The planet Earth is the handiest corporeal chunk of the universe to use in this exercise. It is expanding at a rate that causes objects located against it to stick to the planet's surface and to display the characteristic we call "weight."

Since the weight of such an object does not change from one second to the next, is it reasonable to assume that the outward movement of the Earth' surface is actually accelerating and not merely moving outward at a steady rate of speed? A steady rate of speed would seem to suffice to keep the planet in contact with its "companion," as long as the companion kept still. But if the companion were to, for instance, jump up in the air, there would seem to be nothing to prevent the companion from simply flying away. There would be no way for the planet's surface to catch up with the companion.

[In an old radio routine, Edgar Bergen was attempting to explain gravity to Mortimer Snerd. He asked Mortimer why, when he jumped up into the air, he returned to earth. Mortimeer replied, "I live there."]

Last edited: Jul 31, 2009
20. Aug 1, 2009

### Chalnoth

Yes, because the measured rate of expansion is accelerating.

Well, no, the measurement of the rate of expansion is largely independent of the behavior of gravity.

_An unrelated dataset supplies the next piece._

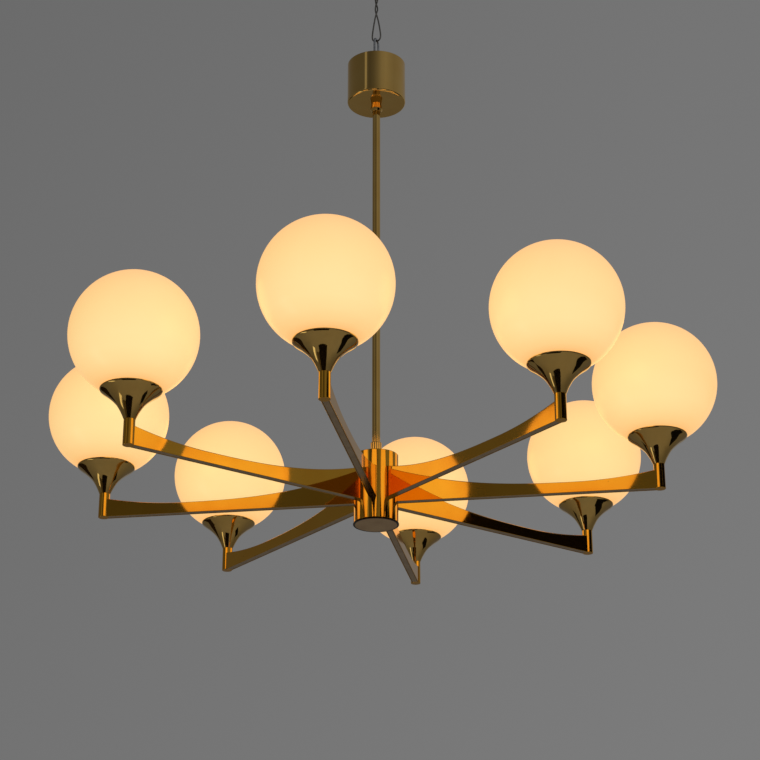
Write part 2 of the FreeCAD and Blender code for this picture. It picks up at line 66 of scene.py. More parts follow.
def add_node(tree, kind, values=None, links=None, **settings):
    """Adds a node with its settings, its input values and the sockets linked to its inputs."""
    node = tree.nodes.new(kind)
    for name, value in settings.items():
        setattr(node, name, value)
    for name, value in (values or {}).items():
        node.inputs[name].default_value = value
    for name, source in (links or {}).items():
        tree.links.new(source, node.inputs[name])
    return node


def set_stops(ramp, stops):
    """Gives a colour ramp its (place, linear colour) stops."""
    elements = ramp.color_ramp.elements
    while len(elements) > 1:
        elements.remove(elements[-1])
    elements[0].position, elements[0].color = stops[0]
    for place, colour in stops[1:]:
        elements.new(place).color = colour


def new_finish(name, metallic=0.0):
    """A new material: itself, its node tree, its shader and its texture coordinates."""
    finish = bpy.data.materials.new(name)
    finish.use_nodes = True
    tree = finish.node_tree
    shader = tree.nodes["Principled BSDF"]
    shader.inputs["Metallic"].default_value = metallic
    return finish, tree, shader, add_node(tree, "ShaderNodeTexCoord")


# The walls by compass direction in degrees from +X, as the brass mirrors them: (direction, brightness).
wall_tones = (
    (-180, 0.095), (-161, 0.090), (-141, 0.088), (-130, 0.088), (-125, 0.30), (-122, 0.30), (-117, 0.075),
    (-107, 0.062), (-91, 0.085), (-76, 0.13), (-60, 0.20), (-43, 0.225), (-26, 0.20), (-7, 0.18),
    (14, 0.19), (41, 0.20), (89, 0.190), (109, 0.163), (145, 0.11), (180, 0.095),
)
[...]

The Earth isn't expanding.

Ugh. You seem to be confusing the equivalence principle with actual acceleration. While a the existence of a uniform gravitational field is indistinguishable from acceleration, this does not mean that a gravitational field is acceleration. In particular, the gravitational field of a body like the Earth is not uniform at all, but changes from place to place (that is, it gets weaker as you move away from the Earth, and changes in direction as you go around the Earth). Because the gravitational field changes from place to place, there is no acceleration which can mimic the entire gravitational field. So the gravitational field of the Earth cannot be considered an acceleration.